Irish writer Rooney has made a trans-Atlantic splash since publishing her first novel, Conversations With Friends, in 2017. Her second has already won the Costa Novel Award, among other honors, since it was published in Ireland and Britain last year. In outline it's a simple story, but Rooney tells it with bravura intelligence, wit, and delicacy. Connell Waldron and Marianne Sheridan are classmates in the small Irish town of Carricklea, where his mother works for her family as a cleaner. It's 2011, after the financial crisis, which hovers around the edges of the book like a ghost. Connell is popular in school, good at soccer, and nice; Marianne is strange and friendless.
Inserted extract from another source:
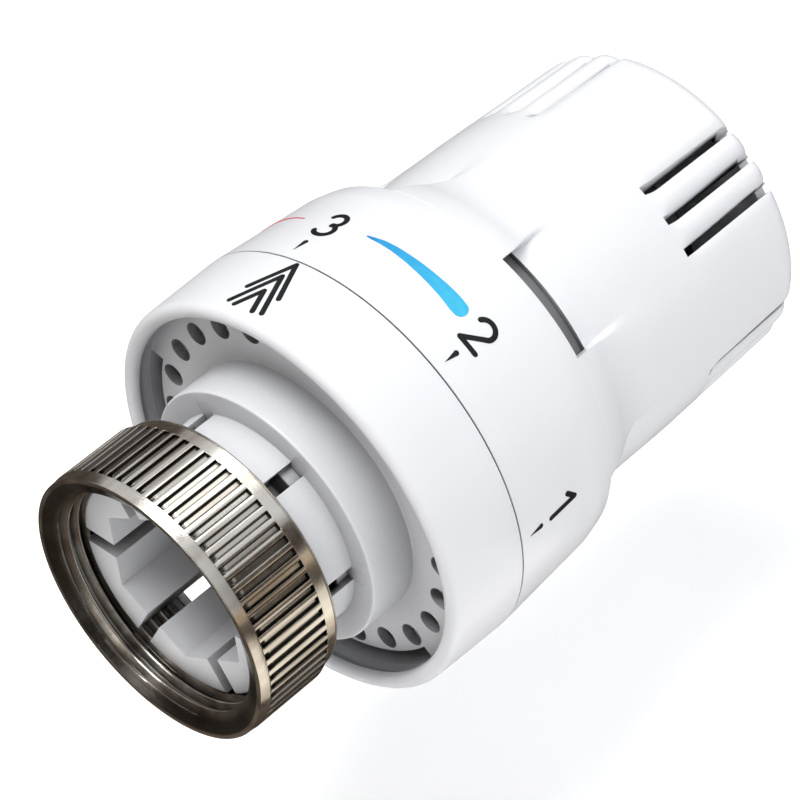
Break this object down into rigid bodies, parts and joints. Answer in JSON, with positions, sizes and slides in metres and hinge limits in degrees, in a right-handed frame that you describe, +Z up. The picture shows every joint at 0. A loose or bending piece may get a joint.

They're the smartest kids in their class, and they forge an intimacy when Connell picks his mother up from Marianne's house. Soon they're having sex, but Connell doesn't want anyone to know and Marianne doesn't mind; either she really doesn't care, or it's all she thinks she deserves. Or both. Though one time when she's forced into a social situation with some of their classmates, she briefly fantasizes about what would happen if she revealed their connection: "How much terrifying and bewildering status would accrue to her in this one moment, how destabilising it would be, how destructive." When they both move to Dublin for Trinity College, their positions are swapped: Marianne now seems electric and in-demand while Connell feels adrift in this unfamiliar environment. Rooney's genius lies in her ability to track her characters' subtle shifts in power, both within themselves and in relation to each other, and the ways they do and don't know each other; they both feel most like themselves when they're together, but they still have disastrous failures of communication. "Sorry about last night," Marianne says to Connell in February 2012. Then Rooney elaborates: "She tries to pronounce this in a way that communicates several things: apology, painful embarrassment, some additional pained embarrassment that serves to ironise and dilute the painful kind, a sense that she knows she will be forgiven or is already, a desire not to 'make a big deal.' " Then: "Forget about it, he says." Rooney precisely articulates everything that's going on below the surface; there's humor and insight here as well as the pleasure of getting to know two prickly, complicated people as they try to figure out who they are and who they want to become.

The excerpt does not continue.